═════ SUPPLIED MATERIAL

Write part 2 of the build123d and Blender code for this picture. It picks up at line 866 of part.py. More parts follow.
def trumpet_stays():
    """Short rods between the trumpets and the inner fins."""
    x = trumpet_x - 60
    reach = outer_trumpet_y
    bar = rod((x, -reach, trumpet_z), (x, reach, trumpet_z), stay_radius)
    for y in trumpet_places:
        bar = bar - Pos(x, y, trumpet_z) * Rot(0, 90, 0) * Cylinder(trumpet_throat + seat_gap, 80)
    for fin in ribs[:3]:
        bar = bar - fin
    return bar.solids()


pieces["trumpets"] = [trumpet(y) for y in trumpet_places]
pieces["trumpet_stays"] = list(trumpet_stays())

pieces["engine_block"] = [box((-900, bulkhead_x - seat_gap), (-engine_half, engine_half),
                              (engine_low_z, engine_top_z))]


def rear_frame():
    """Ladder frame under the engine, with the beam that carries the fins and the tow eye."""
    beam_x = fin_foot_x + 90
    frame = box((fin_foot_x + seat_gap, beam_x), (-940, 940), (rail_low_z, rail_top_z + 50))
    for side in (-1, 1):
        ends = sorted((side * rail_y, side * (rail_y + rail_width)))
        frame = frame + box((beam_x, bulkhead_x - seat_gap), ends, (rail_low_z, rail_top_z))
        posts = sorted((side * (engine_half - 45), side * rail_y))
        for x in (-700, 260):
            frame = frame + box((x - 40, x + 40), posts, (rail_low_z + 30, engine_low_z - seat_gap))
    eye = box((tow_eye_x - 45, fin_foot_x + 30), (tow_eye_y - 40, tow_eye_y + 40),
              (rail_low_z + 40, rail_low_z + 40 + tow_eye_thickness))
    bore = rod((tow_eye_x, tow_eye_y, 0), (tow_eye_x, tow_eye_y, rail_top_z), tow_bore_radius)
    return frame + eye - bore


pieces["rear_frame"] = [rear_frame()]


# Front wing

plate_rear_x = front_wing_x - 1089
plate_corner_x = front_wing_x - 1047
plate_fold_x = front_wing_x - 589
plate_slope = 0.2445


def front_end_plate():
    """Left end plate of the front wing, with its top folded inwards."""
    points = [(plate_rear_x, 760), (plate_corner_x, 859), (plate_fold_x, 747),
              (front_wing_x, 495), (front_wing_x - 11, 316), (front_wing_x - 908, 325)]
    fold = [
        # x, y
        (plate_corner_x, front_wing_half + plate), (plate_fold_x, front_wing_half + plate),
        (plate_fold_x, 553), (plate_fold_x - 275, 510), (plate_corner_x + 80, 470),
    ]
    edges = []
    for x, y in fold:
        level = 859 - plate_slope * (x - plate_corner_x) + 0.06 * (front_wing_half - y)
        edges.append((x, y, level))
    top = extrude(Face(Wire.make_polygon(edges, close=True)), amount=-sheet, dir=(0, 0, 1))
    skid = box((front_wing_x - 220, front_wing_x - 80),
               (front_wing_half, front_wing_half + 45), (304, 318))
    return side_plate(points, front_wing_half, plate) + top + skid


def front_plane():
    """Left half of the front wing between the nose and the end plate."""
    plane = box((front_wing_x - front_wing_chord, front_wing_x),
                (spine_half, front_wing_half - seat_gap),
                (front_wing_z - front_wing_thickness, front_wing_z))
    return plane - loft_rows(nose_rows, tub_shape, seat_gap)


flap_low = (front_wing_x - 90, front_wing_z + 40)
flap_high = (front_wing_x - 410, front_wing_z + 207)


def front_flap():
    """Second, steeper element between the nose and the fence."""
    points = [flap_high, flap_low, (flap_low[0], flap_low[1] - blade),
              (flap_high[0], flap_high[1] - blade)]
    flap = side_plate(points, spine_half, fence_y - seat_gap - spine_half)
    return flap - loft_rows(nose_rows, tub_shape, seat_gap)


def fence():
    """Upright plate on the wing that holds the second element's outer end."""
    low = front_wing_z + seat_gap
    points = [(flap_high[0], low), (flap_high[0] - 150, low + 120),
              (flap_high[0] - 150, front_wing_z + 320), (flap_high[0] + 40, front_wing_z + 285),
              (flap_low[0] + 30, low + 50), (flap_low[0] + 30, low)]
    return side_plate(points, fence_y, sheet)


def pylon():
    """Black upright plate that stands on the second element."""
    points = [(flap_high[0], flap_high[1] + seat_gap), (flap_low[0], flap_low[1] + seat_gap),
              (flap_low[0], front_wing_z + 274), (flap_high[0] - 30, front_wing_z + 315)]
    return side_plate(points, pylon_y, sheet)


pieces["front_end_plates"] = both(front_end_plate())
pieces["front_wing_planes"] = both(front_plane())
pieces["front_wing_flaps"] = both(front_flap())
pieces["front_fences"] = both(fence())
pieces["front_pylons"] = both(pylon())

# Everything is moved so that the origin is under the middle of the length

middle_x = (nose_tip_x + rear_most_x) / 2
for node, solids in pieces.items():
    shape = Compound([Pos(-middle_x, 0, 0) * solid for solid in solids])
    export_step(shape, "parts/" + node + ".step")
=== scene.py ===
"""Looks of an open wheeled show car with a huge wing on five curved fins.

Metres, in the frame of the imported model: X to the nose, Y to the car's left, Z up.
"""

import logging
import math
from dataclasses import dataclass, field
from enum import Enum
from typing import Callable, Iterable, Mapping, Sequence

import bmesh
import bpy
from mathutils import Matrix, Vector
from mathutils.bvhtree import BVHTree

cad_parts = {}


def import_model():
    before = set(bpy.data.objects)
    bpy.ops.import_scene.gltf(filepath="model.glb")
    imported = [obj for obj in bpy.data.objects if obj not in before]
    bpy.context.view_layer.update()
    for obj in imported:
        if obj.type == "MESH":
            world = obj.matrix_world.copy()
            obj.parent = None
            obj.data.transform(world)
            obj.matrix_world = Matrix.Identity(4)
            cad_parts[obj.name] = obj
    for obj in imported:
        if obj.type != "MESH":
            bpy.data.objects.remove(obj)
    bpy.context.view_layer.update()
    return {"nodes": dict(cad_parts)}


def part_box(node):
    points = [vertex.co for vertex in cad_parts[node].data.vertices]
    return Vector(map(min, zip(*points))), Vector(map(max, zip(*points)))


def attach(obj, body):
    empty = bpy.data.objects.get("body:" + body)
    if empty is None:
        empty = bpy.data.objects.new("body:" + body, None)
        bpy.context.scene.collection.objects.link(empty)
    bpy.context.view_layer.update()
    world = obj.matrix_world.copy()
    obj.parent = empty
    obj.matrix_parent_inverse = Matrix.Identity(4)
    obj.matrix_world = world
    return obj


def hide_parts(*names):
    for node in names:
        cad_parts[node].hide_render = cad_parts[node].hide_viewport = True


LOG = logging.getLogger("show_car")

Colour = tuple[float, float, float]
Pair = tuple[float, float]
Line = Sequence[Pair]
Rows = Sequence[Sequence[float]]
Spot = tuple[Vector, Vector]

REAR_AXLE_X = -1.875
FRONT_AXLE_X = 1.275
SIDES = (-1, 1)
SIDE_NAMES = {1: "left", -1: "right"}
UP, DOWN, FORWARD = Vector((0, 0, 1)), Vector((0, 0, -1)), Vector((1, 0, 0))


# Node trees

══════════

* **WHAT THE TASK ASKS**: Above is a listing; print exactly its lines from the one with "for node, solids" through the one with "before = set(bpy.data.objects)", and no other lines.

* **COMPLETE RESPONSE**:
for node, solids in pieces.items():
    shape = Compound([Pos(-middle_x, 0, 0) * solid for solid in solids])
    export_step(shape, "parts/" + node + ".step")
=== scene.py ===
"""Looks of an open wheeled show car with a huge wing on five curved fins.

Metres, in the frame of the imported model: X to the nose, Y to the car's left, Z up.
"""

import logging
import math
from dataclasses import dataclass, field
from enum import Enum
from typing import Callable, Iterable, Mapping, Sequence

import bmesh
import bpy
from mathutils import Matrix, Vector
from mathutils.bvhtree import BVHTree

cad_parts = {}


def import_model():
    before = set(bpy.data.objects)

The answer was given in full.